GIVEN DATA:
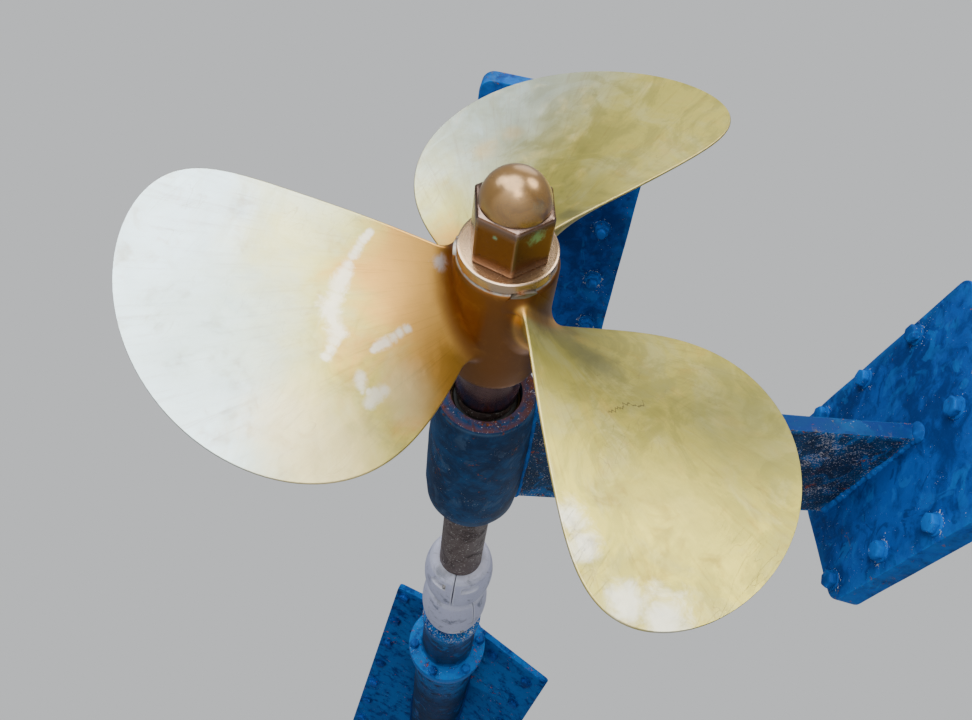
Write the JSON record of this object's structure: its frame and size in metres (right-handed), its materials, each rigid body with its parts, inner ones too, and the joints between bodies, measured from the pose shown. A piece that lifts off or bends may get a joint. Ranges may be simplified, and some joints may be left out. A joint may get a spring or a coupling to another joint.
{
  "type": "ship propeller with shaft line",
  "caption": "Broad-bladed bronze propeller with domed nut on a turning tail shaft with zinc anodes, carried by a painted V-bracket, stern bearing and shaft log.",
  "frame": {"origin": "on the hull side of the port palm, at the middle of that palm", "axes": "+Z out of the port palm's hull side, up into the hull; +Y forward along that palm; +X starboard"},
  "size_m": [1.0656, 2.3462, 0.9838],
  "materials": {
    "strut_barrel": "worn antifouling paint",
    "strut_bearing_shell": "machined",
    "strut_bearing_rubber": "matt",
    "starboard_arm": "worn antifouling paint",
    "port_arm": "worn antifouling paint",
    "starboard_palm": "worn antifouling paint",
    "port_palm": "worn antifouling paint",
    "stern_bearing_housing": "worn antifouling paint",
    "stern_bearing_bush": "machined",
    "stern_tube_flange": "worn antifouling paint",
    "stern_tube": "worn antifouling paint",
    "shaft_log_plate": "worn antifouling paint",
    "tail_shaft": "stained",
    "propeller": "polished, worn",
    "propeller_nut": "polished with verdigris",
    "nut_washer": "satin",
    "shaft_sleeve": "dark tarnished",
    "aft_anode_near_half": "chalky zinc",
    "aft_anode_far_half": "chalky zinc",
    "forward_anode_near_half": "chalky zinc",
    "forward_anode_far_half": "chalky zinc"
  },
  "bodies": {
    "hull_fittings": {"strut_barrel": "strut_barrel", "strut_bearing_shell": "strut_bearing_shell", "strut_bearing_rubber": "strut_bearing_rubber", "starboard_arm": "starboard_arm", "port_arm": "port_arm", "starboard_palm": "starboard_palm", "port_palm": "port_palm", "stern_bearing_housing": "stern_bearing_housing", "stern_bearing_bush": "stern_bearing_bush", "stern_tube_flange": "stern_tube_flange", "stern_tube": "stern_tube", "shaft_log_plate": "shaft_log_plate"},
    "shaft_line": {"tail_shaft": "tail_shaft", "propeller": "propeller", "propeller_nut": "propeller_nut", "nut_washer": "nut_washer", "shaft_sleeve": "shaft_sleeve", "aft_anode_near_half": "aft_anode_near_half", "aft_anode_far_half": "aft_anode_far_half", "forward_anode_near_half": "forward_anode_near_half", "forward_anode_far_half": "forward_anode_far_half"}
  },
  "joints": [
    {"name": "shaft_turn", "type": "hinge", "parent": "hull_fittings", "child": "shaft_line", "pos_m": [-0.02125, -0.30499, -0.63875], "axis": [0, -0.9816, -0.1908], "continuous": true}
  ]
}
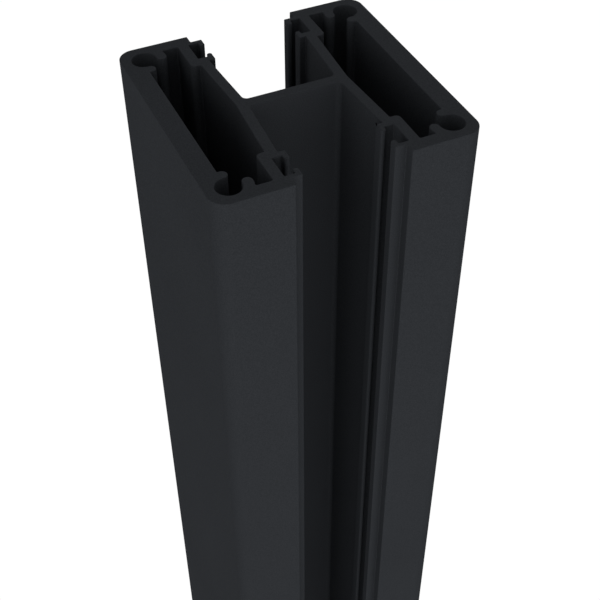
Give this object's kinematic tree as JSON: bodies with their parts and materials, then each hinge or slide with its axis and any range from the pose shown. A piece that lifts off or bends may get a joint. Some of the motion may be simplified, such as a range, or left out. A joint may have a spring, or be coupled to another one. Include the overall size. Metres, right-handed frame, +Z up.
{
  "type": "fence post",
  "caption": "Straight extruded fence post of H section, with hollow flanges, open board channels at front and back, gasket grooves at their mouths and screw ports in its corners.",
  "frame": {"origin": "centre of the section on the bottom end face", "axes": "+Z up the post, X across the web from flange to flange, Y out through the board channels, the front channel facing -Y"},
  "size_m": [0.07, 0.07, 1.9],
  "materials": {
    "powder_coat": "fine matt powder coat"
  },
  "bodies": {
    "root": {"post": "powder_coat"}
  },
  "joints": []
}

SHORT TASK:
Word for word, write out the data.

EXPECTED ANSWER:
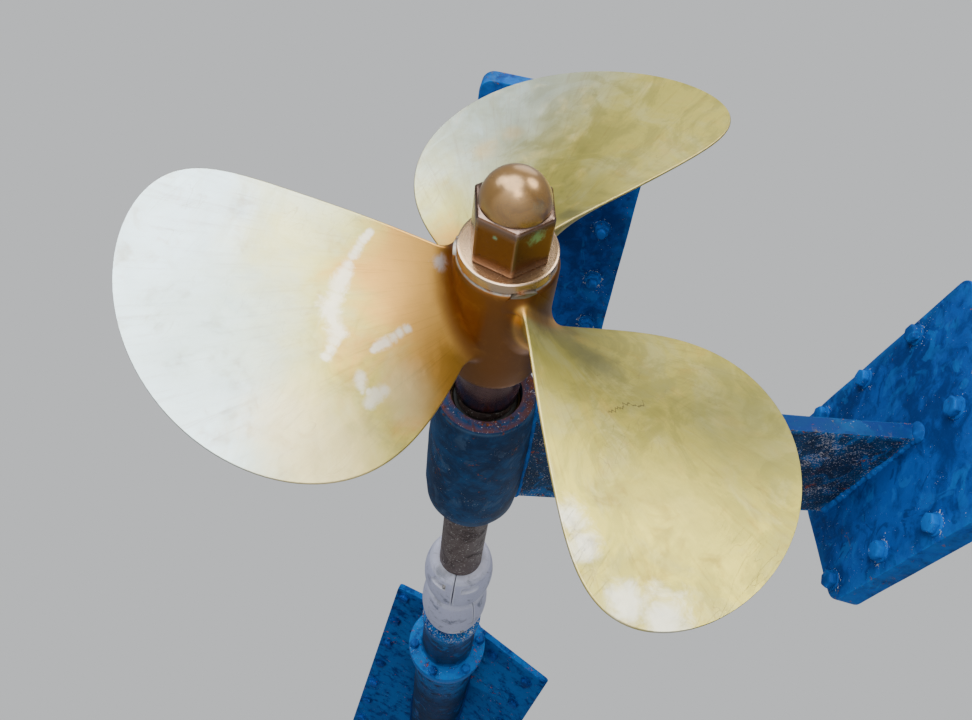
Write the JSON record of this object's structure: its frame and size in metres (right-handed), its materials, each rigid body with its parts, inner ones too, and the joints between bodies, measured from the pose shown. A piece that lifts off or bends may get a joint. Ranges may be simplified, and some joints may be left out. A joint may get a spring or a coupling to another joint.
{
  "type": "ship propeller with shaft line",
  "caption": "Broad-bladed bronze propeller with domed nut on a turning tail shaft with zinc anodes, carried by a painted V-bracket, stern bearing and shaft log.",
  "frame": {"origin": "on the hull side of the port palm, at the middle of that palm", "axes": "+Z out of the port palm's hull side, up into the hull; +Y forward along that palm; +X starboard"},
  "size_m": [1.0656, 2.3462, 0.9838],
  "materials": {
    "strut_barrel": "worn antifouling paint",
    "strut_bearing_shell": "machined",
    "strut_bearing_rubber": "matt",
    "starboard_arm": "worn antifouling paint",
    "port_arm": "worn antifouling paint",
    "starboard_palm": "worn antifouling paint",
    "port_palm": "worn antifouling paint",
    "stern_bearing_housing": "worn antifouling paint",
    "stern_bearing_bush": "machined",
    "stern_tube_flange": "worn antifouling paint",
    "stern_tube": "worn antifouling paint",
    "shaft_log_plate": "worn antifouling paint",
    "tail_shaft": "stained",
    "propeller": "polished, worn",
    "propeller_nut": "polished with verdigris",
    "nut_washer": "satin",
    "shaft_sleeve": "dark tarnished",
    "aft_anode_near_half": "chalky zinc",
    "aft_anode_far_half": "chalky zinc",
    "forward_anode_near_half": "chalky zinc",
    "forward_anode_far_half": "chalky zinc"
  },
  "bodies": {
    "hull_fittings": {"strut_barrel": "strut_barrel", "strut_bearing_shell": "strut_bearing_shell", "strut_bearing_rubber": "strut_bearing_rubber", "starboard_arm": "starboard_arm", "port_arm": "port_arm", "starboard_palm": "starboard_palm", "port_palm": "port_palm", "stern_bearing_housing": "stern_bearing_housing", "stern_bearing_bush": "stern_bearing_bush", "stern_tube_flange": "stern_tube_flange", "stern_tube": "stern_tube", "shaft_log_plate": "shaft_log_plate"},
    "shaft_line": {"tail_shaft": "tail_shaft", "propeller": "propeller", "propeller_nut": "propeller_nut", "nut_washer": "nut_washer", "shaft_sleeve": "shaft_sleeve", "aft_anode_near_half": "aft_anode_near_half", "aft_anode_far_half": "aft_anode_far_half", "forward_anode_near_half": "forward_anode_near_half", "forward_anode_far_half": "forward_anode_far_half"}
  },
  "joints": [
    {"name": "shaft_turn", "type": "hinge", "parent": "hull_fittings", "child": "shaft_line", "pos_m": [-0.02125, -0.30499, -0.63875], "axis": [0, -0.9816, -0.1908], "continuous": true}
  ]
}
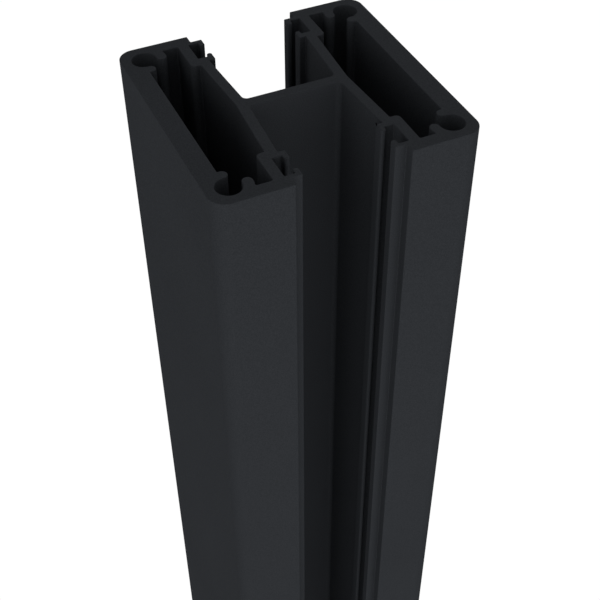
Give this object's kinematic tree as JSON: bodies with their parts and materials, then each hinge or slide with its axis and any range from the pose shown. A piece that lifts off or bends may get a joint. Some of the motion may be simplified, such as a range, or left out. A joint may have a spring, or be coupled to another one. Include the overall size. Metres, right-handed frame, +Z up.
{
  "type": "fence post",
  "caption": "Straight extruded fence post of H section, with hollow flanges, open board channels at front and back, gasket grooves at their mouths and screw ports in its corners.",
  "frame": {"origin": "centre of the section on the bottom end face", "axes": "+Z up the post, X across the web from flange to flange, Y out through the board channels, the front channel facing -Y"},
  "size_m": [0.07, 0.07, 1.9],
  "materials": {
    "powder_coat": "fine matt powder coat"
  },
  "bodies": {
    "root": {"post": "powder_coat"}
  },
  "joints": []
}